__Task requirements__
Entries follow. Set all of them down as they stand.

__Input material__
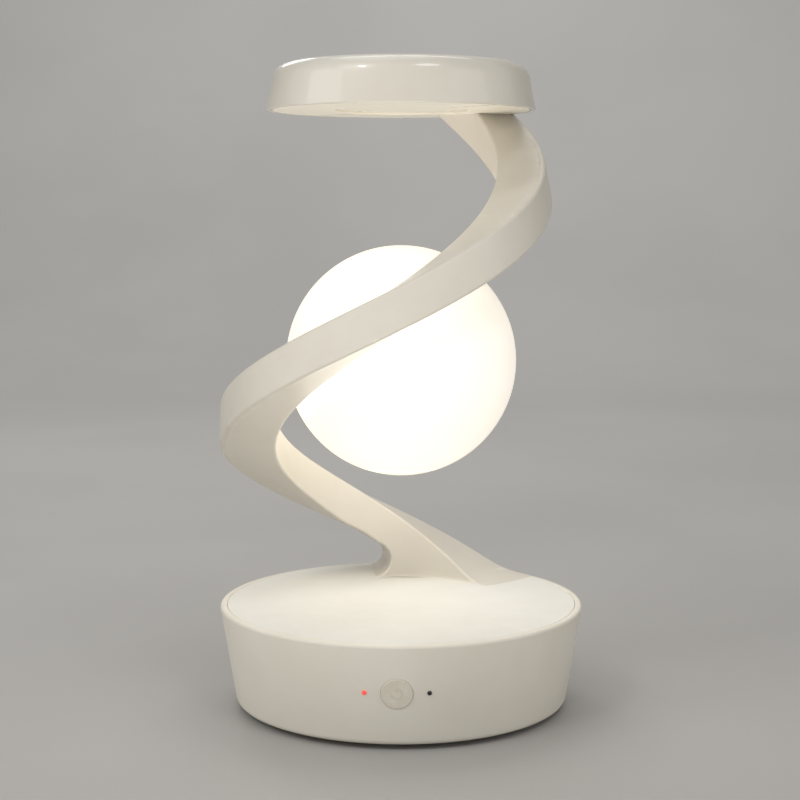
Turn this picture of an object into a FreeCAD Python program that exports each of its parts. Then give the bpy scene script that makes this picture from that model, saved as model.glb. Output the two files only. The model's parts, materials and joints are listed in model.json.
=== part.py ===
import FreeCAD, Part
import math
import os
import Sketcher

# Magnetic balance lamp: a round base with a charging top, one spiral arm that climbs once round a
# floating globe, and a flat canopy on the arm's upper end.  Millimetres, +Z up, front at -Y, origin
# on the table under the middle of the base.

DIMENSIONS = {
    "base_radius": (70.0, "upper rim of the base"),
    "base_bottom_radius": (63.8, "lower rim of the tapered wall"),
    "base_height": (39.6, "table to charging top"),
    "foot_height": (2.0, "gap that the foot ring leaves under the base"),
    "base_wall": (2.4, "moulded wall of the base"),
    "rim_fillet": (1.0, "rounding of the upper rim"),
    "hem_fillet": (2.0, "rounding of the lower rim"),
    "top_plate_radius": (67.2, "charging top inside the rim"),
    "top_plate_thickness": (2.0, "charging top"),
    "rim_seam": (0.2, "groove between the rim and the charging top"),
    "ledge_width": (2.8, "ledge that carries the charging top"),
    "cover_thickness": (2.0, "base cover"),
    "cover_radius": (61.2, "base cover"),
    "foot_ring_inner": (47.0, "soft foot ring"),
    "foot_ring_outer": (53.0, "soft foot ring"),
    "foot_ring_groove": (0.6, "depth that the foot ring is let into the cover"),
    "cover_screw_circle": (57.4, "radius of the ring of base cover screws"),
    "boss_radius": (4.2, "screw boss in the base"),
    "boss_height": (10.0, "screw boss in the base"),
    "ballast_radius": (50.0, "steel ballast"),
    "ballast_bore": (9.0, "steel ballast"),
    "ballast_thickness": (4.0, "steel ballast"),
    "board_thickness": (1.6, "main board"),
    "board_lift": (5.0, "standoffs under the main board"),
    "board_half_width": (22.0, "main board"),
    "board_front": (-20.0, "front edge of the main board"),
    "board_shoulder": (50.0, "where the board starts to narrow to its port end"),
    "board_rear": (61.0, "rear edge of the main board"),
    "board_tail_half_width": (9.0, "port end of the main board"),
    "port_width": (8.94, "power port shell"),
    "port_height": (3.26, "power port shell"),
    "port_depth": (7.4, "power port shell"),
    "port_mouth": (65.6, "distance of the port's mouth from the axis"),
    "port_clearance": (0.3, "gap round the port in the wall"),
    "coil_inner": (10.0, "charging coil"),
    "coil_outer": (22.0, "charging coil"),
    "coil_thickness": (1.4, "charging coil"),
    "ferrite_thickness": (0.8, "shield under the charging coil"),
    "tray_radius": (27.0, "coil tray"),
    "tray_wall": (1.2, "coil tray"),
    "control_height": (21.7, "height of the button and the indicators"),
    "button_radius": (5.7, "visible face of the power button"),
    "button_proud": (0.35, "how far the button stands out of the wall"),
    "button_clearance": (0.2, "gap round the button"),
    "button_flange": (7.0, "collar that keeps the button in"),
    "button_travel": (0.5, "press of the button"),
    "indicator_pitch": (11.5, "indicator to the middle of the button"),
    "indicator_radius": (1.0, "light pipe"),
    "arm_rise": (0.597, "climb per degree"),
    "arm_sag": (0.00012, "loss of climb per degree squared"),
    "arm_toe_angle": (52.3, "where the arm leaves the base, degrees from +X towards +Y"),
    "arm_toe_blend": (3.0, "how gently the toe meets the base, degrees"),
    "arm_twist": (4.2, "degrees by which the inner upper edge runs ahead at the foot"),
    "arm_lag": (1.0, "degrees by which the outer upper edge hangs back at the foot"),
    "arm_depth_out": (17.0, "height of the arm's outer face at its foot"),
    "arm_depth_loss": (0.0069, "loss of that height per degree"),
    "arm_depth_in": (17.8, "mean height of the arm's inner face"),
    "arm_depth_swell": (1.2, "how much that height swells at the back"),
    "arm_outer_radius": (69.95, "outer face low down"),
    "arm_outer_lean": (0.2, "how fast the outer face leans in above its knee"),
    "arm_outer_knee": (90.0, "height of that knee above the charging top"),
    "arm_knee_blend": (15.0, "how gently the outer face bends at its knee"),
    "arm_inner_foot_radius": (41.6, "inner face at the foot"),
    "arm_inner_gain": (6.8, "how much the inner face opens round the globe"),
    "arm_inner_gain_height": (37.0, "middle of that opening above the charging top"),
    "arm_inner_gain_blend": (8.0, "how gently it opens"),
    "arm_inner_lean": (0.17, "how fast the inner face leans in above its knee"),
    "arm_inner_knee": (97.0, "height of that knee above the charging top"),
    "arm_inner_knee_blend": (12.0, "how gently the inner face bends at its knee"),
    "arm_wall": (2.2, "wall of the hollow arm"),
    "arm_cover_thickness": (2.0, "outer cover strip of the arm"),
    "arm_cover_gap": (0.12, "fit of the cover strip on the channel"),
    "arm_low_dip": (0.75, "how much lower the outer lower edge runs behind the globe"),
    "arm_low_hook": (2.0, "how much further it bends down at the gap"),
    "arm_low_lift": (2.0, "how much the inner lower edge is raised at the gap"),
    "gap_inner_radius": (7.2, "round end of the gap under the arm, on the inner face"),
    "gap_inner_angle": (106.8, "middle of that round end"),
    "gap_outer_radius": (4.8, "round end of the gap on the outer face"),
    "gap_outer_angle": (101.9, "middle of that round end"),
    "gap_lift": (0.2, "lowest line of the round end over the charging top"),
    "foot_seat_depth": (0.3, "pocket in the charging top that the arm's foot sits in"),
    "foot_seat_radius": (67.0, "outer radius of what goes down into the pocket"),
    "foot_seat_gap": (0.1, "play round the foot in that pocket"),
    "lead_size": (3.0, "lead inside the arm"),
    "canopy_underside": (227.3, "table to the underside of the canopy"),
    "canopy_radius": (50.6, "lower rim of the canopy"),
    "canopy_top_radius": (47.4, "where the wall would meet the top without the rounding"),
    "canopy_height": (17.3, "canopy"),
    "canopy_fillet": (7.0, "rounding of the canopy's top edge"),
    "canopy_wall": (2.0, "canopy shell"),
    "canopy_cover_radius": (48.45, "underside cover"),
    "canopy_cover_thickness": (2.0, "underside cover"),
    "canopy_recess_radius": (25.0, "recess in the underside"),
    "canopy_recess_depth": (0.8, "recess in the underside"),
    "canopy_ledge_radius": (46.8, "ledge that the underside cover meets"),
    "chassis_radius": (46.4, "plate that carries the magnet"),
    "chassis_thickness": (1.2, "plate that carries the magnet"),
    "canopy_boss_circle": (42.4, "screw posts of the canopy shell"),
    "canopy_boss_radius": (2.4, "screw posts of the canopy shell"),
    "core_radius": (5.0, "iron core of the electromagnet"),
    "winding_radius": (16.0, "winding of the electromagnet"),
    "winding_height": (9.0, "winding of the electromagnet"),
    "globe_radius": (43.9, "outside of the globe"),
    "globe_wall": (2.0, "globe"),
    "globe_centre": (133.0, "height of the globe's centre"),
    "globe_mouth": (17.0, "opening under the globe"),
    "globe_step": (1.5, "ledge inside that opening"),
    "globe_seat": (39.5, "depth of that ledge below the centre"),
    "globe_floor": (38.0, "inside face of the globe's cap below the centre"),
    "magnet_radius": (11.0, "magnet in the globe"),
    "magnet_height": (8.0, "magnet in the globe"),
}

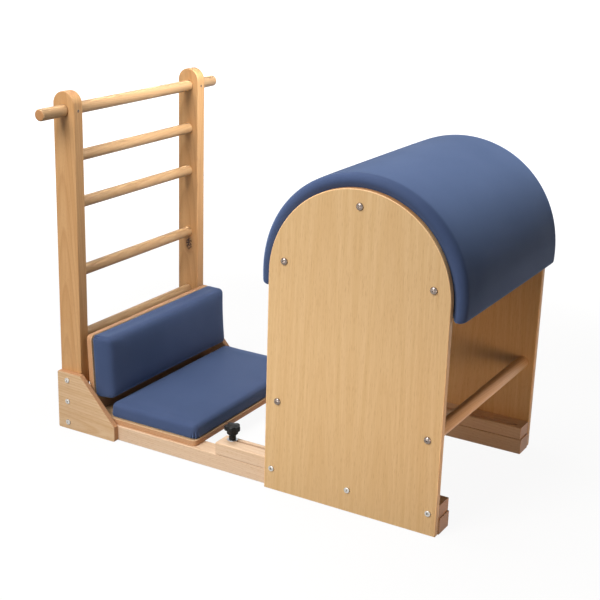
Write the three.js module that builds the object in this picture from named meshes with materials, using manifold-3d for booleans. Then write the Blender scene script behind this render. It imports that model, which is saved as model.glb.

__Exercise answer__
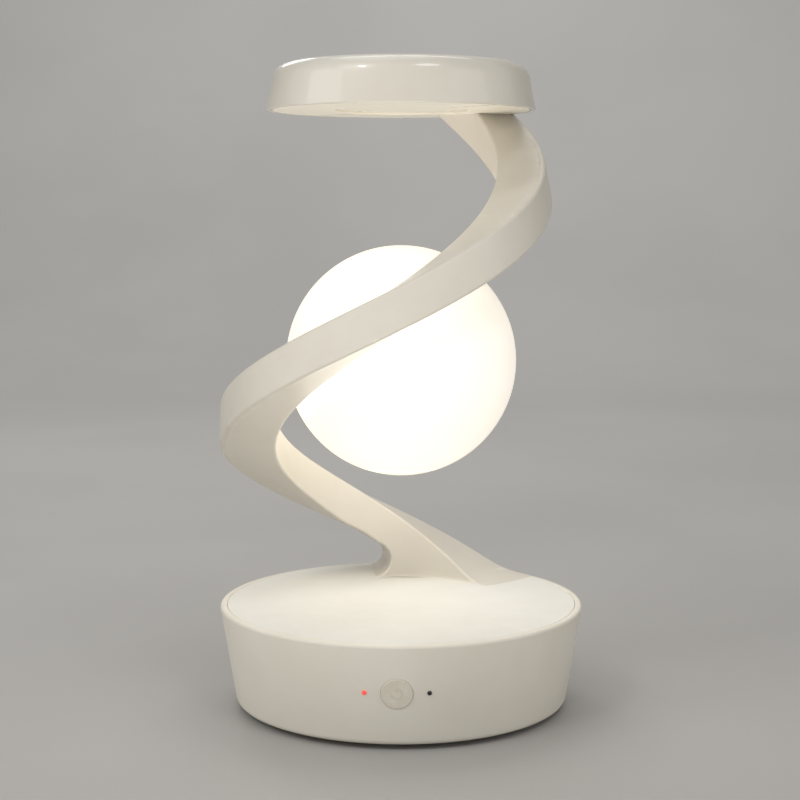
Turn this picture of an object into a FreeCAD Python program that exports each of its parts. Then give the bpy scene script that makes this picture from that model, saved as model.glb. Output the two files only. The model's parts, materials and joints are listed in model.json.
=== part.py ===
import FreeCAD, Part
import math
import os
import Sketcher

# Magnetic balance lamp: a round base with a charging top, one spiral arm that climbs once round a
# floating globe, and a flat canopy on the arm's upper end.  Millimetres, +Z up, front at -Y, origin
# on the table under the middle of the base.

DIMENSIONS = {
    "base_radius": (70.0, "upper rim of the base"),
    "base_bottom_radius": (63.8, "lower rim of the tapered wall"),
    "base_height": (39.6, "table to charging top"),
    "foot_height": (2.0, "gap that the foot ring leaves under the base"),
    "base_wall": (2.4, "moulded wall of the base"),
    "rim_fillet": (1.0, "rounding of the upper rim"),
    "hem_fillet": (2.0, "rounding of the lower rim"),
    "top_plate_radius": (67.2, "charging top inside the rim"),
    "top_plate_thickness": (2.0, "charging top"),
    "rim_seam": (0.2, "groove between the rim and the charging top"),
    "ledge_width": (2.8, "ledge that carries the charging top"),
    "cover_thickness": (2.0, "base cover"),
    "cover_radius": (61.2, "base cover"),
    "foot_ring_inner": (47.0, "soft foot ring"),
    "foot_ring_outer": (53.0, "soft foot ring"),
    "foot_ring_groove": (0.6, "depth that the foot ring is let into the cover"),
    "cover_screw_circle": (57.4, "radius of the ring of base cover screws"),
    "boss_radius": (4.2, "screw boss in the base"),
    "boss_height": (10.0, "screw boss in the base"),
    "ballast_radius": (50.0, "steel ballast"),
    "ballast_bore": (9.0, "steel ballast"),
    "ballast_thickness": (4.0, "steel ballast"),
    "board_thickness": (1.6, "main board"),
    "board_lift": (5.0, "standoffs under the main board"),
    "board_half_width": (22.0, "main board"),
    "board_front": (-20.0, "front edge of the main board"),
    "board_shoulder": (50.0, "where the board starts to narrow to its port end"),
    "board_rear": (61.0, "rear edge of the main board"),
    "board_tail_half_width": (9.0, "port end of the main board"),
    "port_width": (8.94, "power port shell"),
    "port_height": (3.26, "power port shell"),
    "port_depth": (7.4, "power port shell"),
    "port_mouth": (65.6, "distance of the port's mouth from the axis"),
    "port_clearance": (0.3, "gap round the port in the wall"),
    "coil_inner": (10.0, "charging coil"),
    "coil_outer": (22.0, "charging coil"),
    "coil_thickness": (1.4, "charging coil"),
    "ferrite_thickness": (0.8, "shield under the charging coil"),
    "tray_radius": (27.0, "coil tray"),
    "tray_wall": (1.2, "coil tray"),
    "control_height": (21.7, "height of the button and the indicators"),
    "button_radius": (5.7, "visible face of the power button"),
    "button_proud": (0.35, "how far the button stands out of the wall"),
    "button_clearance": (0.2, "gap round the button"),
    "button_flange": (7.0, "collar that keeps the button in"),
    "button_travel": (0.5, "press of the button"),
    "indicator_pitch": (11.5, "indicator to the middle of the button"),
    "indicator_radius": (1.0, "light pipe"),
    "arm_rise": (0.597, "climb per degree"),
    "arm_sag": (0.00012, "loss of climb per degree squared"),
    "arm_toe_angle": (52.3, "where the arm leaves the base, degrees from +X towards +Y"),
    "arm_toe_blend": (3.0, "how gently the toe meets the base, degrees"),
    "arm_twist": (4.2, "degrees by which the inner upper edge runs ahead at the foot"),
    "arm_lag": (1.0, "degrees by which the outer upper edge hangs back at the foot"),
    "arm_depth_out": (17.0, "height of the arm's outer face at its foot"),
    "arm_depth_loss": (0.0069, "loss of that height per degree"),
    "arm_depth_in": (17.8, "mean height of the arm's inner face"),
    "arm_depth_swell": (1.2, "how much that height swells at the back"),
    "arm_outer_radius": (69.95, "outer face low down"),
    "arm_outer_lean": (0.2, "how fast the outer face leans in above its knee"),
    "arm_outer_knee": (90.0, "height of that knee above the charging top"),
    "arm_knee_blend": (15.0, "how gently the outer face bends at its knee"),
    "arm_inner_foot_radius": (41.6, "inner face at the foot"),
    "arm_inner_gain": (6.8, "how much the inner face opens round the globe"),
    "arm_inner_gain_height": (37.0, "middle of that opening above the charging top"),
    "arm_inner_gain_blend": (8.0, "how gently it opens"),
    "arm_inner_lean": (0.17, "how fast the inner face leans in above its knee"),
    "arm_inner_knee": (97.0, "height of that knee above the charging top"),
    "arm_inner_knee_blend": (12.0, "how gently the inner face bends at its knee"),
    "arm_wall": (2.2, "wall of the hollow arm"),
    "arm_cover_thickness": (2.0, "outer cover strip of the arm"),
    "arm_cover_gap": (0.12, "fit of the cover strip on the channel"),
    "arm_low_dip": (0.75, "how much lower the outer lower edge runs behind the globe"),
    "arm_low_hook": (2.0, "how much further it bends down at the gap"),
    "arm_low_lift": (2.0, "how much the inner lower edge is raised at the gap"),
    "gap_inner_radius": (7.2, "round end of the gap under the arm, on the inner face"),
    "gap_inner_angle": (106.8, "middle of that round end"),
    "gap_outer_radius": (4.8, "round end of the gap on the outer face"),
    "gap_outer_angle": (101.9, "middle of that round end"),
    "gap_lift": (0.2, "lowest line of the round end over the charging top"),
    "foot_seat_depth": (0.3, "pocket in the charging top that the arm's foot sits in"),
    "foot_seat_radius": (67.0, "outer radius of what goes down into the pocket"),
    "foot_seat_gap": (0.1, "play round the foot in that pocket"),
    "lead_size": (3.0, "lead inside the arm"),
    "canopy_underside": (227.3, "table to the underside of the canopy"),
    "canopy_radius": (50.6, "lower rim of the canopy"),
    "canopy_top_radius": (47.4, "where the wall would meet the top without the rounding"),
    "canopy_height": (17.3, "canopy"),
    "canopy_fillet": (7.0, "rounding of the canopy's top edge"),
    "canopy_wall": (2.0, "canopy shell"),
    "canopy_cover_radius": (48.45, "underside cover"),
    "canopy_cover_thickness": (2.0, "underside cover"),
    "canopy_recess_radius": (25.0, "recess in the underside"),
    "canopy_recess_depth": (0.8, "recess in the underside"),
    "canopy_ledge_radius": (46.8, "ledge that the underside cover meets"),
    "chassis_radius": (46.4, "plate that carries the magnet"),
    "chassis_thickness": (1.2, "plate that carries the magnet"),
    "canopy_boss_circle": (42.4, "screw posts of the canopy shell"),
    "canopy_boss_radius": (2.4, "screw posts of the canopy shell"),
    "core_radius": (5.0, "iron core of the electromagnet"),
    "winding_radius": (16.0, "winding of the electromagnet"),
    "winding_height": (9.0, "winding of the electromagnet"),
    "globe_radius": (43.9, "outside of the globe"),
    "globe_wall": (2.0, "globe"),
    "globe_centre": (133.0, "height of the globe's centre"),
    "globe_mouth": (17.0, "opening under the globe"),
    "globe_step": (1.5, "ledge inside that opening"),
    "globe_seat": (39.5, "depth of that ledge below the centre"),
    "globe_floor": (38.0, "inside face of the globe's cap below the centre"),
    "magnet_radius": (11.0, "magnet in the globe"),
    "magnet_height": (8.0, "magnet in the globe"),
}

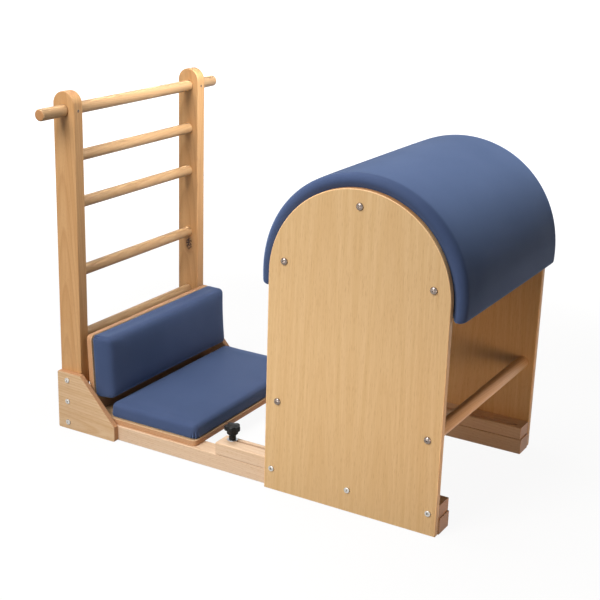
Write the three.js module that builds the object in this picture from named meshes with materials, using manifold-3d for booleans. Then write the Blender scene script behind this render. It imports that model, which is saved as model.glb.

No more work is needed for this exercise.